The remaining table is my main workspace for when I’m planning projects, packing orders, editing manuscripts, or even working on my own writing. I’ve got my scanner and printer handy, and my head is nearby for when I need to take some photos.

Image

 

Here’s my little desk area that houses my laptop, pen collection and gigantic Edward puzzle. Yes, I’m an unapologetic Twilight fan. I hope you’ll respect me anyway. If it helps, next to it is a signed letter from Dean Koontz.

Image

 

Finally, I was able to bring up all my yarny books and get them together in one bookcase. Next to them are the tins holding all my buttons, so I can match buttons to yarns. I used some black modular shelving to hold random crafty supplies and my current inventory of finished items.

Image

 

I had it set up by Sunday evening, and I was just puttering around in it. It’s a happy room. It’s a welcoming room full of color and imagination. The funny thing is that over an hour or so, my husband and both kids ended up in here with me. No real reason. At first they were just admiring the changes, but then they stayed, and just hung out with me. And the next morning, I was in here working on my computer, and my son wandered in after he got up. He sat in the rolling chair and started looking at the pictures and things I’ve got in here, and he was content to sit quietly in here with me until he got hungry enough for breakfast.

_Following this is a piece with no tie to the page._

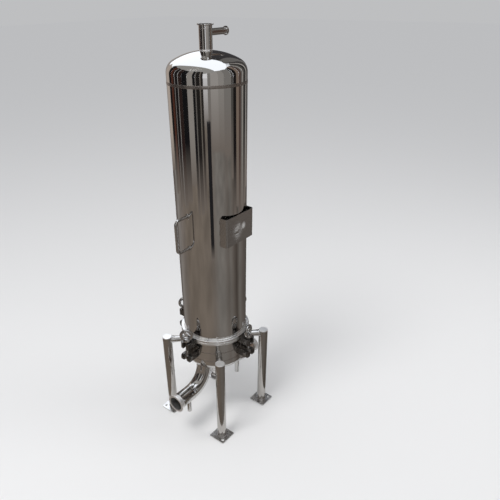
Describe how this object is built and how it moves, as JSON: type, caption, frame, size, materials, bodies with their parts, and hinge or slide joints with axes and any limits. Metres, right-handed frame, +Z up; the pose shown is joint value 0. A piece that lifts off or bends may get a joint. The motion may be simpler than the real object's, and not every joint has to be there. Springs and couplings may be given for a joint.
{
  "type": "multi-cartridge filter housing",
  "caption": "Tall sanitary bell housing for filter cartridges, on tubular legs, with swing-bolt closures, bottom inlet and outlet elbows and a top vent.",
  "frame": {"origin": "on the floor, on the axis of the housing", "axes": "+X to the outlet, -X to the inlet, -Y to the nameplate bracket, +Z up"},
  "size_m": [0.524, 0.38, 1.5249],
  "materials": {
    "polished_steel": "mirror-polished stainless steel",
    "machined_steel": "turned and polished stainless steel",
    "satin_steel": "satin stainless steel",
    "cast_lug_steel": "dark satin cast stainless steel",
    "bolt_steel": "plain stainless fasteners, slightly dull",
    "eye_nut_steel": "cast and tumbled stainless steel",
    "seal_silicone": "white silicone rubber",
    "filter_plastic": "moulded natural polypropylene",
    "filter_media": "white pleated filter membrane"
  },
  "bodies": {
    "housing": {"bell_shell": "polished_steel", "bell_head": "polished_steel", "base_shell": "polished_steel", "base_dish": "polished_steel", "vent_stack": "polished_steel", "vent_branch": "polished_steel", "inlet_riser": "polished_steel", "inlet_elbow": "polished_steel", "inlet_pipe": "polished_steel", "outlet_elbow": "polished_steel", "outlet_pipe": "polished_steel", "centre_outlet": "polished_steel", "inlet_drain": "polished_steel", "outlet_drain": "polished_steel", "leg_1": "polished_steel", "leg_2": "polished_steel", "leg_3": "polished_steel", "leg_4": "polished_steel", "leg_arms": "polished_steel", "tube_sheet": "polished_steel", "bell_ring": "machined_steel", "base_ring": "machined_steel", "vent_ferrule": "machined_steel", "branch_ferrule": "machined_steel", "inlet_ferrule": "machined_steel", "outlet_ferrule": "machined_steel", "centre_ferrule": "machined_steel", "leg_caps": "machined_steel", "handle_inlet_side": "satin_steel", "handle_outlet_side": "satin_steel", "nameplate_bracket": "satin_steel", "foot_plates": "satin_steel", "cartridge_sockets": "satin_steel", "guide_plate": "satin_steel", "tie_rods": "satin_steel", "tie_rod_nuts": "satin_steel", "fork_lugs": "cast_lug_steel", "clevis_lugs": "cast_lug_steel", "clevis_pins": "bolt_steel", "pin_clips": "bolt_steel", "seal_ring": "seal_silicone", "cartridge_seals": "seal_silicone", "cartridge_adaptors": "filter_plastic", "cartridge_cages": "filter_plastic", "cartridge_cores": "filter_plastic", "cartridge_end_caps": "filter_plastic", "cartridge_media": "filter_media"},
    "bolt_1": {"swing_bolt_1": "bolt_steel"},
    "washer_1": {"washer_1": "bolt_steel"},
    "nut_1": {"eye_nut_1": "eye_nut_steel"},
    "bolt_2": {"swing_bolt_2": "bolt_steel"},
    "washer_2": {"washer_2": "bolt_steel"},
    "nut_2": {"eye_nut_2": "eye_nut_steel"},
    "bolt_3": {"swing_bolt_3": "bolt_steel"},
    "washer_3": {"washer_3": "bolt_steel"},
    "nut_3": {"eye_nut_3": "eye_nut_steel"},
    "bolt_4": {"swing_bolt_4": "bolt_steel"},
    "washer_4": {"washer_4": "bolt_steel"},
    "nut_4": {"eye_nut_4": "eye_nut_steel"}
  },
  "joints": [
    {"name": "bolt_1_swing", "type": "hinge", "parent": "housing", "child": "bolt_1", "pos_m": [0.172, 0, 0.38], "axis": [0, 1, 0], "range_deg": [0, 175]},
    {"name": "nut_1_travel", "type": "slide", "parent": "bolt_1", "child": "washer_1", "axis": [0, 0, 1], "range_m": [0, 0.0088]},
    {"name": "nut_1_spin", "type": "hinge", "parent": "washer_1", "child": "nut_1", "pos_m": [0.172, 0, 0.4581], "axis": [0, 0, 1], "range_deg": [0, 1800]},
    {"name": "bolt_2_swing", "type": "hinge", "parent": "housing", "child": "bolt_2", "pos_m": [0, 0.172, 0.38], "axis": [-1, 0, 0], "range_deg": [0, 175]},
    {"name": "nut_2_travel", "type": "slide", "parent": "bolt_2", "child": "washer_2", "axis": [0, 0, 1], "range_m": [0, 0.0088]},
    {"name": "nut_2_spin", "type": "hinge", "parent": "washer_2", "child": "nut_2", "pos_m": [0, 0.172, 0.4581], "axis": [0, 0, 1], "range_deg": [0, 1800]},
    {"name": "bolt_3_swing", "type": "hinge", "parent": "housing", "child": "bolt_3", "pos_m": [-0.172, 0, 0.38], "axis": [0, -1, 0], "range_deg": [0, 175]},
    {"name": "nut_3_travel", "type": "slide", "parent": "bolt_3", "child": "washer_3", "axis": [0, 0, 1], "range_m": [0, 0.0088]},
    {"name": "nut_3_spin", "type": "hinge", "parent": "washer_3", "child": "nut_3", "pos_m": [-0.172, 0, 0.4581], "axis": [0, 0, 1], "range_deg": [0, 1800]},
    {"name": "bolt_4_swing", "type": "hinge", "parent": "housing", "child": "bolt_4", "pos_m": [0, -0.172, 0.38], "axis": [1, 0, 0], "range_deg": [0, 175]},
    {"name": "nut_4_travel", "type": "slide", "parent": "bolt_4", "child": "washer_4", "axis": [0, 0, 1], "range_m": [0, 0.0088]},
    {"name": "nut_4_spin", "type": "hinge", "parent": "washer_4", "child": "nut_4", "pos_m": [0, -0.172, 0.4581], "axis": [0, 0, 1], "range_deg": [0, 1800]}
  ],
  "couplings": [
    {"joint": "nut_1_travel", "follows": "nut_1_spin", "m_per_rad": 0.00027852},
    {"joint": "nut_2_travel", "follows": "nut_2_spin", "m_per_rad": 0.00027852},
    {"joint": "nut_3_travel", "follows": "nut_3_spin", "m_per_rad": 0.00027852},
    {"joint": "nut_4_travel", "follows": "nut_4_spin", "m_per_rad": 0.00027852}
  ]
}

Apparently I have become the peacekeeper. By that, I don’t mean I mediate fights, though of course I do. I mean that I have an abundance of inner peace right now, and I think they’re hoping to absorb some of it. I’m profoundly grateful for the way we have our life set up right now. I’m grateful that I have the time and resources to practice the things that bring me joy. And if I can share my joy with them by sharing my happy craft space, I’m delighted.